Regional and waterbody-type approach
There is a great deal of natural variability in nutrient levels and nutrient responses throughout the country, due to differences in geology, climate and waterbody type. For these reasons, EPA decided its custom of developing water quality criteria guidance in the form of single numbers for nationwide application is not appropriate for nutrients. According to EPA, distinct geographic regions and types of aquatic ecosystems need to be evaluated differently, and criteria specific to those regions and ecosystems need to be developed.

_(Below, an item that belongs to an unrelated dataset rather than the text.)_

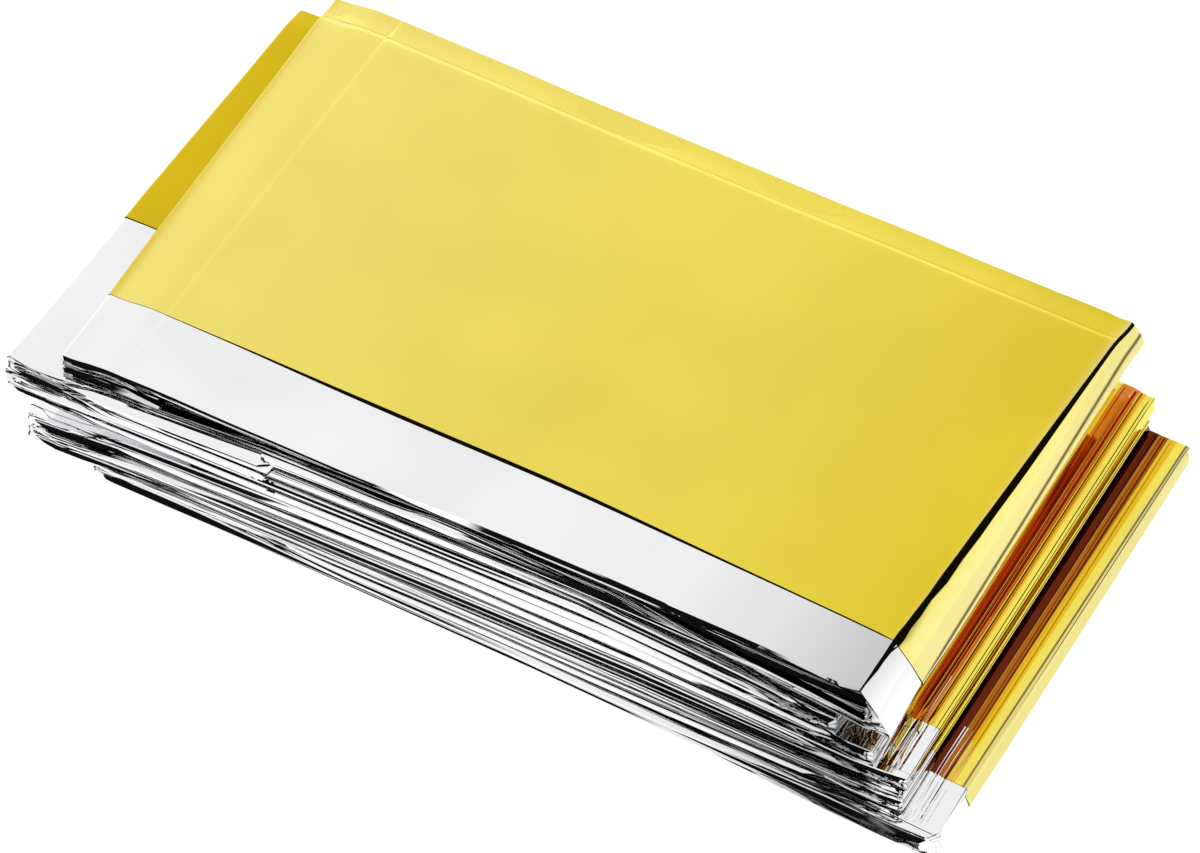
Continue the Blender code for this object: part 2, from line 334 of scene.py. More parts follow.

Waterbody-type technical guidance
An essential technical element of this strategy is waterbody-type guidance documents describing the techniques for assessing the trophic state of a waterbody and methodologies for developing regional nutrient criteria. In addition, each technical document will provide criteria guidance under section 304(a) of the Clean Water Act in the form of regional numerical target ranges for phosphorus, nitrogen and other nutrient endpoints. EPA expects states and tribes to use these target ranges as the basis for adopting nutrient criteria into water quality standards in the absence of more site-specifically developed water quality criteria and standards. EPA is using state databases to develop these regional target ranges, supplemented with new regional case studies and demonstration projects to provide additional information.

Additionally, EPA has proposed revisions to the total maximum daily load (TMDL) regulations (40 Code of Federal Regulations (CFR) Part 130) under section 303 (d) of the Clean Water Act that include new requirements to control nutrient discharges (see www.epa.gov/fedrgstr/EPA-WATER/1999/August/Day-23/w21416.htm). This action also encompasses revisions to the NPDES permitting program (see www.epa.gov/fedrgstr/EPA-WATER/1999/August/Day-23/w21415.htm ).